Could you output each line of the data that follows exactly?

**** Recorded information ****

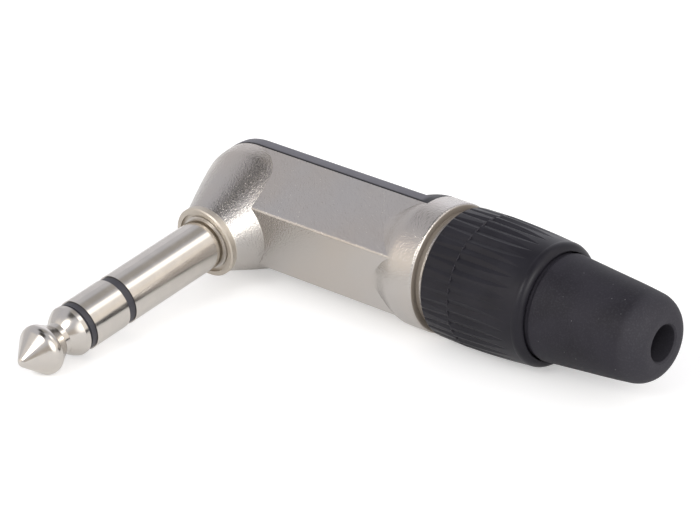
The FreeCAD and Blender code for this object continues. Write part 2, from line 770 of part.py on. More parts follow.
def nut_bore():
    """Inside of the nut: counterbore, thread length, conical seat, boot groove and mouth."""
    counterbore = COLLAR_R + NUT_GAP
    relief = COLLAR_END + THREAD_RELIEF
    points = [
        (NUT_END, MOUTH_R),
        (GROOVE_END, MOUTH_R),
        (GROOVE_END, GROOVE_R),
        (SEAT_END, GROOVE_R),
        (SEAT_END, SEAT_EXIT_R),
        (SEAT_START, NUT_THREAD_R),
        (relief + counterbore - NUT_THREAD_R, NUT_THREAD_R),
        (relief, counterbore),
        (NUT_START, counterbore),
    ]
    return points


def flute(x0, x1, depth0, depth1, half0, half1):
    """Three-sided cutter that leaves a groove narrowing and shallowing along the nut."""
    sections = []
    for x, depth, half in ((x0, depth0, half0), (x1, depth1, half1)):
        base = nut_radius(max(x, NUT_BREAK))
        deep = base - depth
        out = base + NUT_CHAMFER
        reach = math.tan(math.radians(half)) * out * 1.6
        corners = [
            V(x, BODY_Y + deep, 0),
            V(x, BODY_Y + out, -reach),
            V(x, BODY_Y + out, reach),
        ]
        sections.append(Part.makePolygon(corners + [corners[0]]))
    return Part.makeLoft(sections, True, True)


def make_gland_nut():
    """Ribbed gland nut, with two bands of flutes that meet at a break line."""
    outline, curves = nut_outline()
    nut = spun_x(outline + nut_bore(), curves)
    front = flute(NUT_START - PAST, NUT_BREAK, RIB_DEPTH_FRONT, RIB_DEPTH_FRONT, RIB_HALF_FRONT,
                  RIB_HALF_FRONT)
    back = flute(NUT_BREAK, NUT_FADE, RIB_DEPTH_BACK, -SLIP, RIB_HALF_BACK, RIB_HALF_BACK)
    cutters = []
    for k in range(RIBS):
        for tool, shift in ((front, 0.5), (back, 0.0)):
            turned = tool.copy()
            turned.rotate(V(0, BODY_Y, 0), V(1, 0, 0), 360 * (k + shift) / RIBS)
            cutters.append(turned)
    return nut.cut(cutters)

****

-- Result for this exercise --
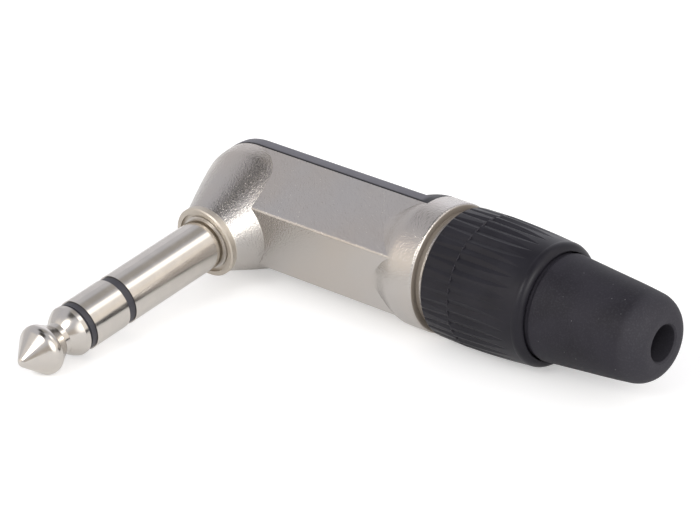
The FreeCAD and Blender code for this object continues. Write part 2, from line 770 of part.py on. More parts follow.
def nut_bore():
    """Inside of the nut: counterbore, thread length, conical seat, boot groove and mouth."""
    counterbore = COLLAR_R + NUT_GAP
    relief = COLLAR_END + THREAD_RELIEF
    points = [
        (NUT_END, MOUTH_R),
        (GROOVE_END, MOUTH_R),
        (GROOVE_END, GROOVE_R),
        (SEAT_END, GROOVE_R),
        (SEAT_END, SEAT_EXIT_R),
        (SEAT_START, NUT_THREAD_R),
        (relief + counterbore - NUT_THREAD_R, NUT_THREAD_R),
        (relief, counterbore),
        (NUT_START, counterbore),
    ]
    return points


def flute(x0, x1, depth0, depth1, half0, half1):
    """Three-sided cutter that leaves a groove narrowing and shallowing along the nut."""
    sections = []
    for x, depth, half in ((x0, depth0, half0), (x1, depth1, half1)):
        base = nut_radius(max(x, NUT_BREAK))
        deep = base - depth
        out = base + NUT_CHAMFER
        reach = math.tan(math.radians(half)) * out * 1.6
        corners = [
            V(x, BODY_Y + deep, 0),
            V(x, BODY_Y + out, -reach),
            V(x, BODY_Y + out, reach),
        ]
        sections.append(Part.makePolygon(corners + [corners[0]]))
    return Part.makeLoft(sections, True, True)


def make_gland_nut():
    """Ribbed gland nut, with two bands of flutes that meet at a break line."""
    outline, curves = nut_outline()
    nut = spun_x(outline + nut_bore(), curves)
    front = flute(NUT_START - PAST, NUT_BREAK, RIB_DEPTH_FRONT, RIB_DEPTH_FRONT, RIB_HALF_FRONT,
                  RIB_HALF_FRONT)
    back = flute(NUT_BREAK, NUT_FADE, RIB_DEPTH_BACK, -SLIP, RIB_HALF_BACK, RIB_HALF_BACK)
    cutters = []
    for k in range(RIBS):
        for tool, shift in ((front, 0.5), (back, 0.0)):
            turned = tool.copy()
            turned.rotate(V(0, BODY_Y, 0), V(1, 0, 0), 360 * (k + shift) / RIBS)
            cutters.append(turned)
    return nut.cut(cutters)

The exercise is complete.